Amount of the dealing
This factor examines the proportion of the entire work that is being used. Here SOCAN argued that the applicable perspective is the aggregate number of previews streamed as opposed to the proportion of the individual preview to the entire song. This is simply inconsistent with the Court’s explanation of this factor in the CCH decision. Justice Abella writes that CCH is clear “that “amount” means “quantity of the work taken””.
Alternatives to the dealing
Under this factor, the Court must determine whether there are non-infringing alternatives to the dealing in question. If there is a way that the user can effectively achieve the same result without using the copyright protected work, the dealing will be deemed less fair. SOCAN submitted a number of ways in which, in their view, the OSP’s could effectively achieve their goal- allowing consumers to browse and identify works for purchase- without actually offering audio samples. SOCAN suggested the display of album art, user reviews and “textual descriptions”.
The Court was unconvinced that any of these measures were nearly as effective as offering previews. Since these works are auditory in nature, there really is no substitute for hearing a part of it. People simply don’t choose the music they like by reading user reviews or “textual descriptions”.
Nature of the dealing
The nature of the dealing refers to whether or not the work was meant to be widely disseminated. For example, if a work is unpublished and there is no reason to believe that the rights holder intends on publishing it, use of the work may be deemed less fair. If, on the other hand, the goal of the work is to be widely disseminated, the dealing is more prone to a finding of fairness. SOCAN’s argument here seems off point and is fairly unconvincing. In fact, it more closely resembles an argument that may be made under the next and final factor.

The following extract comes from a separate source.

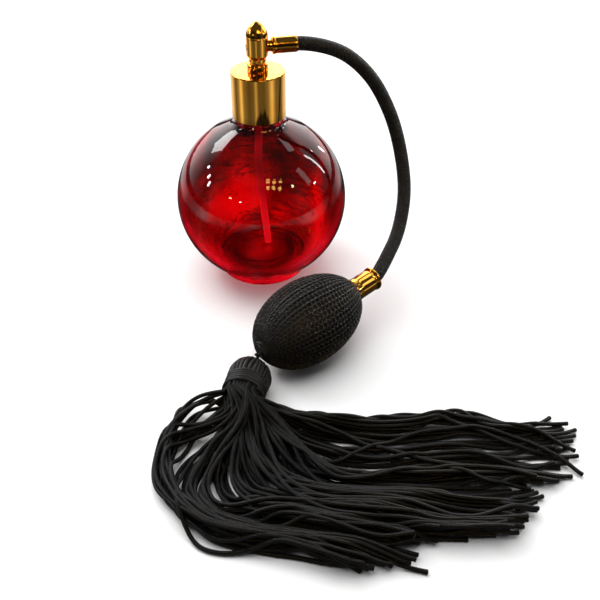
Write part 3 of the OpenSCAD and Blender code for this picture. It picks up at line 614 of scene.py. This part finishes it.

Effect of the dealing on the work
Here the Court must assess the effect, negative of positive, that the dealing has on the exploitation of the original work. If the dealing has a negative effect on sales or dissemination of the original work, the dealing may be deemed less fair. In this case, it was clear that the only effect the use of previews has on the musical works was to facilitate the identification and eventual sale of those works. Not only is this not a negative for the rights holder, it is substantially positive.
SOCAN’s earlier ill-conceived argument under the nature of the dealing was that despite the fact that the works are already widely available, the availability of previews does not improve the dissemination of the work. Again, this argument is unconvincing and was largely brushed off by the Court.
The Court reached a rather uncontroversial unanimous decision in favour of Bell et al. It is settled law in Canada that the fair dealing factors must receive a large and liberal interpretation. SOCAN’s arguments were mostly predicated on unduly restricting that interpretation.
Their arguments with reference to the fairness factors were unpersuasive and at times even disingenuous. It is clear that the appropriate view point for a fair dealing analysis is that of the person actually conducting the dealing. While it may at times be a valid consideration that another party is facilitating the dealing, it should not override the logical perspective from which the dealing should be analyzed. If nothing else, this case is a restatement of CCH and a reaffirmation of the principle that the fair dealing categories must be given a large and liberal interpretation.